Posted by: Seth Fine | April 15, 2008

Personality disorder threatened Walker’s life

Ex-UGA star recalls playing with loaded pistol while dealing with disorder
 
Herschel Walker, a Georgia football legend, successful businessman and father of one, said in his book “Breaking Free” and during an interview with ABC’s “Nightline” that he nearly took his own life and the lives of others as he struggled with Dissociative Identity Disorder.
 
In the “Nightline” interview, which is scheduled for Monday night, Walker talks about playing Russian roulette with a loaded gun at his kitchen table shortly after his retirement from football in 1998.
 
“To challenge death like I was doing, you start saying, there’s a problem here,” Walker said in the interview.
 
The interview coincides with today’s release of Walker’s book, which chronicles Walker’s lifelong struggle with DID and his therapy since being diagnosed in 2002. Since that time, Walker has worked with Dr.
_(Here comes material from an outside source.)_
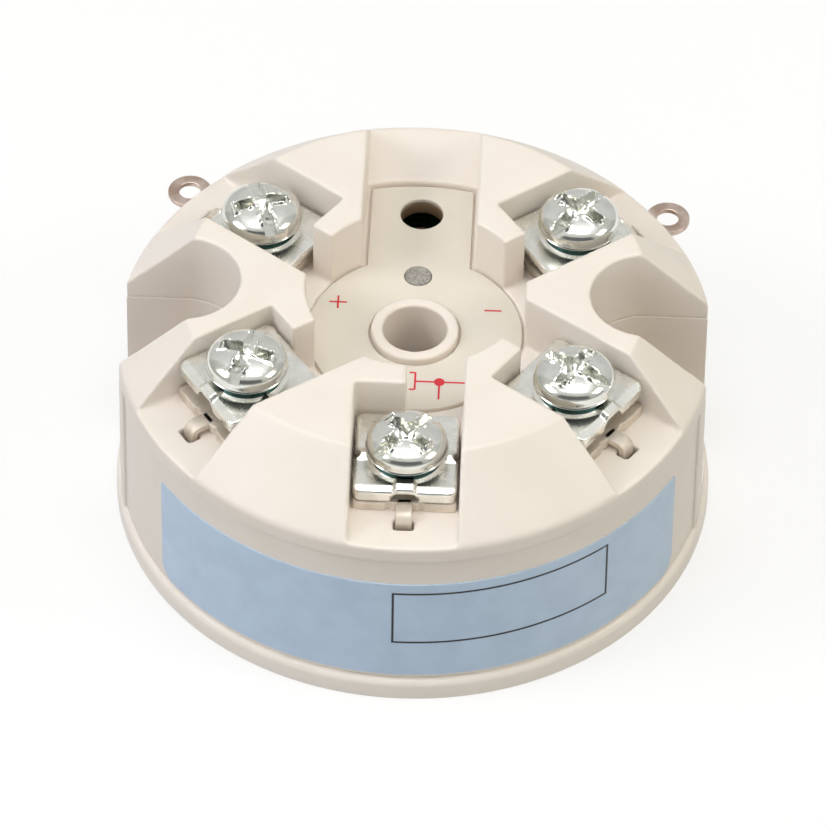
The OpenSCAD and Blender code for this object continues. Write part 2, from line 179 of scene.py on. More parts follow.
def board_material():
    """Green solder mask over a fine glass weave, with paler tracks showing through."""
    material = bpy.data.materials.new("green solder mask")
    material.use_nodes = True
    tree = material.node_tree
    shader = tree.nodes["Principled BSDF"]
    shader.inputs["Roughness"].default_value = 0.35
    shader.inputs["Specular IOR Level"].default_value = 0.5
    place = tree.nodes.new("ShaderNodeTexCoord")
    tracks = tree.nodes.new("ShaderNodeTexBrick")
    tracks.inputs["Scale"].default_value = 420
    tracks.inputs["Color1"].default_value = (0.012, 0.11, 0.045, 1)
    tracks.inputs["Color2"].default_value = (0.016, 0.14, 0.06, 1)
    tracks.inputs["Mortar"].default_value = (0.03, 0.22, 0.1, 1)
    tracks.inputs["Mortar Size"].default_value = 0.06
    weave = tree.nodes.new("ShaderNodeTexChecker")
    weave.inputs["Scale"].default_value = weave_scale
    bump = tree.nodes.new("ShaderNodeBump")
    bump.inputs["Strength"].default_value = 0.15
    bump.inputs["Distance"].default_value = weave_depth
    tree.links.new(place.outputs["Object"], tracks.inputs["Vector"])
    tree.links.new(place.outputs["Object"], weave.inputs["Vector"])
    tree.links.new(tracks.outputs["Color"], shader.inputs["Base Color"])
    tree.links.new(weave.outputs["Fac"], bump.inputs["Height"])
    tree.links.new(bump.outputs["Normal"], shader.inputs["Normal"])
    return material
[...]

Jerry Mungadze to understand the disease, in which alternate personalities aid a person who is dealing with traumatic events.
 
In the prologue of Walker’s book, he describes how a business deal over the delivery of a car so enraged him that he checked his glove box for his Beretta while driving to the meeting.
 
“The logical side of me knew that what I was thinking of doing to this man — murdering him for messing up my schedule — wasn’t a viable alternative,” Walker wrote. “But another side of me was so angry that all I could think was how satisfying it would feel to step out of the car, pull out the gun, slip off the safety and squeeze the trigger.